People teased Wilder when the film came out in 1959-60. This was a time when nobody was known outside of Hollywood as being gay. The place was stacked with them but nobody knew it. Somebody said to Wilder, "So Wilder, people are going to start telling stories about you." In his characteristic way, he would have said something like, "Oh, I'll just go and seduce another three or four women." That mind set, that thought that if you don't want to be thought gay you just fuck more women, no, we're much more sophisticated and we know that sometimes that behavior can be very much closeted of that attitude. Wilder's films are full of male bonding. Think of Edward G. Robinson and Fred MacMurray—"I love you too, Keyes"—remember? In Double Indemnity? Think of The Private Life of Sherlock Holmes, probably the film that Wilder most wanted to make. It was a crashing disaster in 1970. The film that really suggests flat out—and by 1970 a lot had changed so it was easier to do this—but Holmes and Watson work better for that time if they are a gay couple. I just don't know. Wilder was married to two beautiful women. Again, we know that doesn't prove anything. Wilder had also been raised in a society in Vienna where there was a great deal of [closeted homosexuality]. I think as you look at his work there's a fascination that is partly attraction, partly horror, but I think it's there and I think it's time people started talking about this. I don't think this ending is just a get-off, although it is a great get-off.


Wilder, by the late 1980s, sat in an office every day in Beverly Hills—I saw him there once—with his six Oscars lined up behind him, writing scripts Hollywood turned down every time. I don't know if the scripts were good. Some publisher ought to publish a few of them so that we could see. Maybe he had lost his touch. That's what they said to him. He was as bitter as can be because before his 50s, 60s, there was no one who had made as much money as a director in Hollywood as he had done. He said, "A guy doesn't lose his touch. I go to an art gallery and I know which is a good picture still. I go to a café or a restaurant and I still know who the beautiful, sexy girls are. I can still tell them. I know. I can still make a film." But the system wouldn't let him because they believed that he was of an age where you really couldn't expect to have it together anymore. It was an extraordinarily cruel thing. It's a marvel that someone like Lew Wasserman who had been a big part of his life couldn't just say, "Let the guy make a film. Let's see. If we lose $2,000,000, all right, we lose $2,000,000. We make so much crap all the time that we lose $2,000,000 on so what if he loses $2,000,000? We owe it to him. Maybe it won't lose $2,000,000. Maybe it will be another Some Like It Hot?" Because maybe the guy was just as alert as anybody. He took me around his art collection and he watched me. He didn't look at the paintings. He knew the paintings. He watched me responding to the paintings. He said, "Oh, you like that one, eh? You've got a dirty mind." He watched people like a young man. A good sign, I think, that he could have gone on making films but was not allowed to.

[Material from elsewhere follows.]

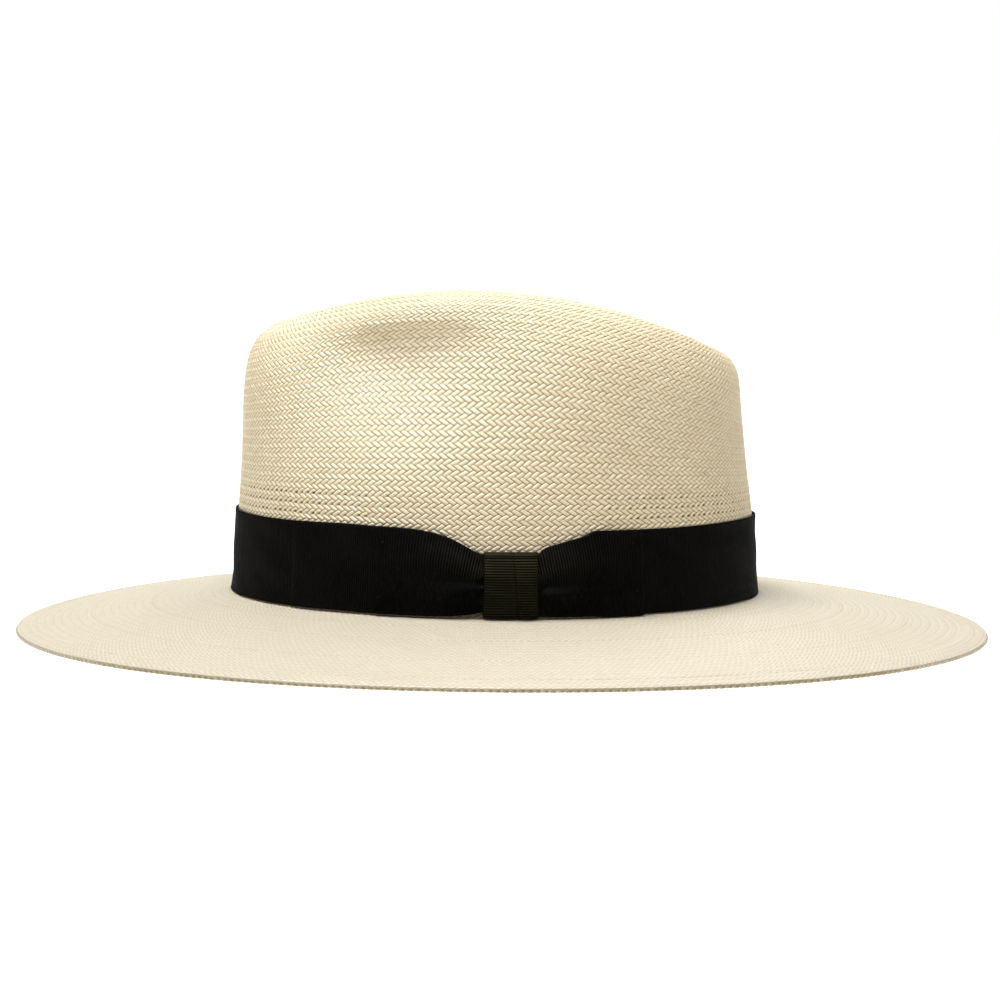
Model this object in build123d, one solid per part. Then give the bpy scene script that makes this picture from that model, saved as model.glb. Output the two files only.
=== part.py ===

Anyway, here we are, 46 years later and I hope that those of you who have never seen Some Like It Hot are going to be amazed and laugh your heads off. I hope you still catch all the lines. There are some filthy lines in the film. Clearly the censors didn't know how to get past them. Finally, this is a film in which people making the film have said, okay, we've put George Raft in the film. He plays the gangster. That's good. George Raft always played gangsters. What did George Raft do? He tossed coins in his films. Okay. We'll play a little coin tossing joke on George Raft. The film is full of in jokes. Now once upon a time you couldn't make in jokes in the movies because everybody said that millions of people out there won't get in jokes. Wilder was dealing and working at a time in film history where he said, "Everybody knows what George Raft is famous for." Nobody knows anything about George Raft except he tosses a coin. The poor dear. That's all he could ever do. Sometimes he couldn't catch the coin. See if you can see the names of any famous agents in the film. Keep your eyes peeled for things like that. And film references because it's full of them. Wilder was confident in 1960 that the audience would pick up on them for it to work.